Roughly 25 students gathered in Susie’s on Wednesday night to listen to Matt Hyde ’92 discuss his experiences evaluating athletes as a scout in Major League Baseball (MLB) for the New York Yankees, and the increased emphasis on analytics in his field.
Hyde has scouted for the Yankees for 11 years. Prior to his time in the MLB, he attended the University of Michigan, where he was a four-year letterwinner as a catcher. Additionally, he also coached teams in the Cape Cod Baseball League. During his visit to Andover, Hyde emphasized a fundamental shift in the way baseball players are now being evaluated. Analytics in conjunction with traditional evaluation methods, he said, are helping scouts discover and acknowledge players who would not have stood out with their skills alone.
“I go around and I’ve got to be an expert on the top players in the Northeast, and I see players from around the country,” said Hyde. “If you deal with math, the language of math is numbers… the language that we have in scouting is talking about tools, and we have a scale of 20 to 80 and that’s how we talk about players.”
“And the great addition to the world of scouting over the past several years has been analytics. And those analytics help us to not miss guys and also to reward guys who do things well that we might not see with our naked eye,” he continued.
Many students found Hyde’s presentation to be engaging, as it provided them with a new perspective on the analytical tools that are shaping baseball today.
“I always like listening to Matt Hyde,” said Travis Lane ’18. “He brings up a lot of different points about how baseball is played and how it’s changed over the years.”
Jake Zanazzi ’18 said, “It was really interesting to learn the balance between scouts using analytics and what they see– how analytics are becoming a bigger part of different sports.”
Prior to the common implementation of analytics in professional scouting practices, Hyde acknowledged that even he missed players that went on to become top MLB performers.
Hyde said, “Kyle Hendricks [of the Chicago Cubs] went to Dartmouth, and I saw Kyle pitch three times his Junior year. I missed with Kyle Hendricks– along with a lot of other guys. Kyle was throwing 88-91 [miles per hour]. On our scale, an average fastball is 91. So, Kyle was barely throwing average. The following year, my boss had me do a study on strikeout rates [to look for] a correlation in the statistics [between success in college and MLB] – guys who had a strikeout rate of nine [per nine innings] or greater ended up having a good chance of having a major league impact– Kyle Hendricks, 2011, eighth round, he went 10.16 strikeouts per nine. If I had done that study one year earlier, I definitely would have been on Kyle Hendricks a lot more.”

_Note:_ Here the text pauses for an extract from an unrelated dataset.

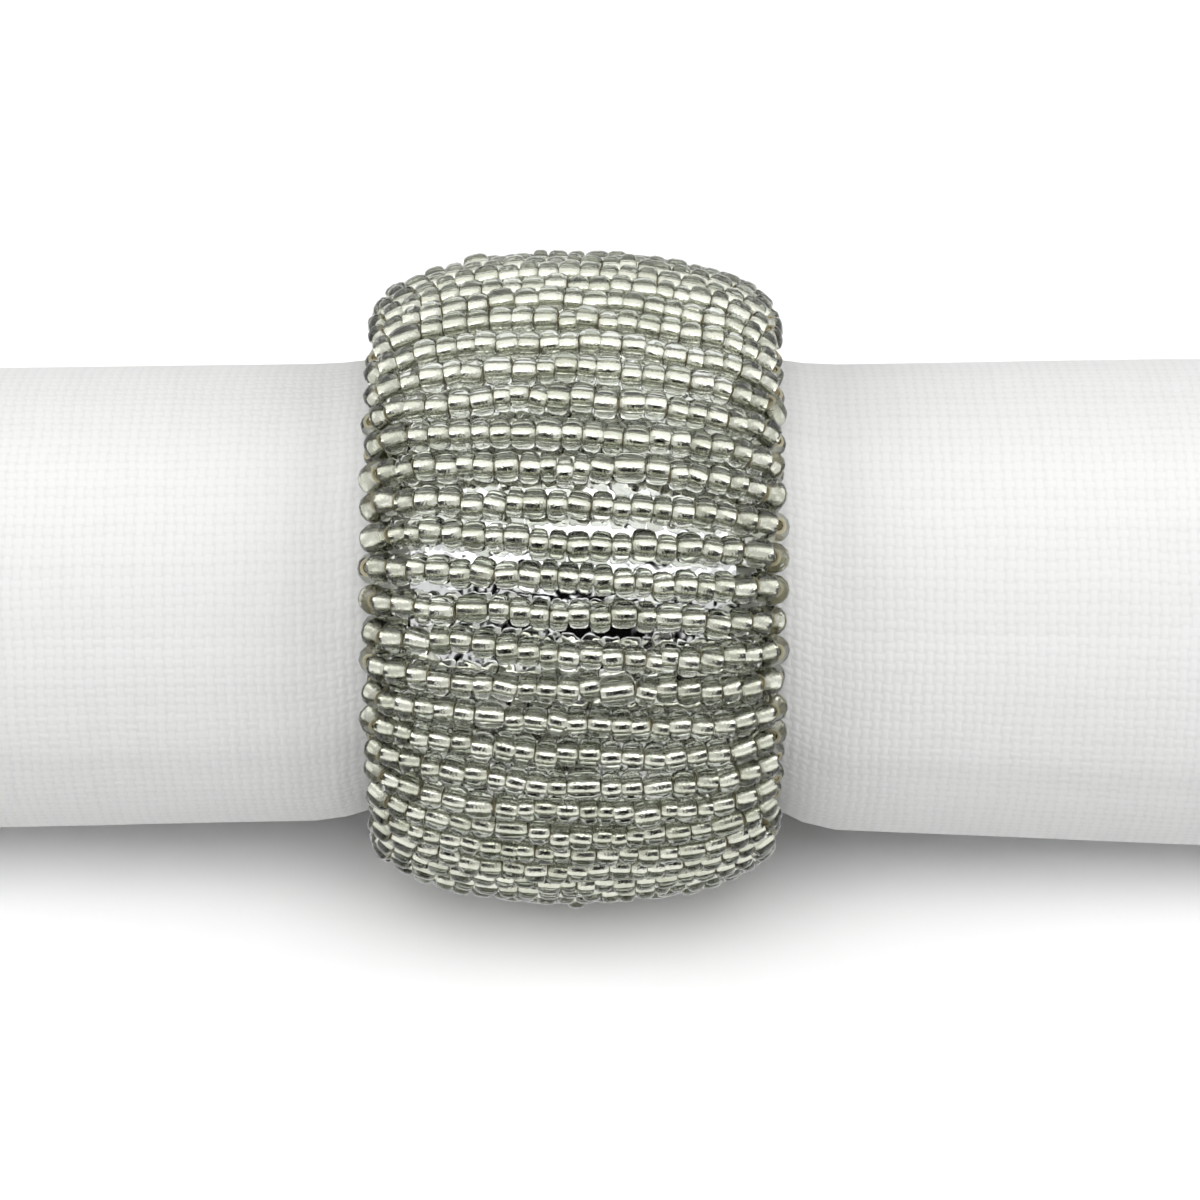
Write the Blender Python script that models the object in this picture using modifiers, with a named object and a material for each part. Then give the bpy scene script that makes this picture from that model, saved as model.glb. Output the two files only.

Along with outlining the impact of analytics on MLB scouting operations, Hyde discussed the important role Andover played in pushing him to pursue and find success in his passion for baseball. He urged students to take advantage of the opportunity that Andover provides for them both in and outside of the classroom.
“The teachers that I had here at Andover were people who were always trying to get better themselves. And they were learners… I know that I always have to keep on learning… to get better. I wanted everyone to come away [from this discussion] with [the understanding] that if they love something, pursue it. Because if they really love it and they put their heart into it, they’re going to be able to have some of these great experiences,” said Hyde.
Faculty and students are grateful for the opportunity to learn from Hyde.
Andover Baseball Head Coach Kevin Graber, who helped organize the event, said, “I think it’s amazing when a graduate of Phillips Academy comes back and valued his experience at this school so much they want to come back, share some of what they’ve learned with current students. Matt Hyde does something for a living that very few people do and a lot of people probably want to do and think is pretty cool.”
“When you’re talking about Matt Hyde, you’re talking about one of the best in the business, so you really then have the opportunity to speak with someone who’s really, really skilled at their craft and knows a lot,” he continued.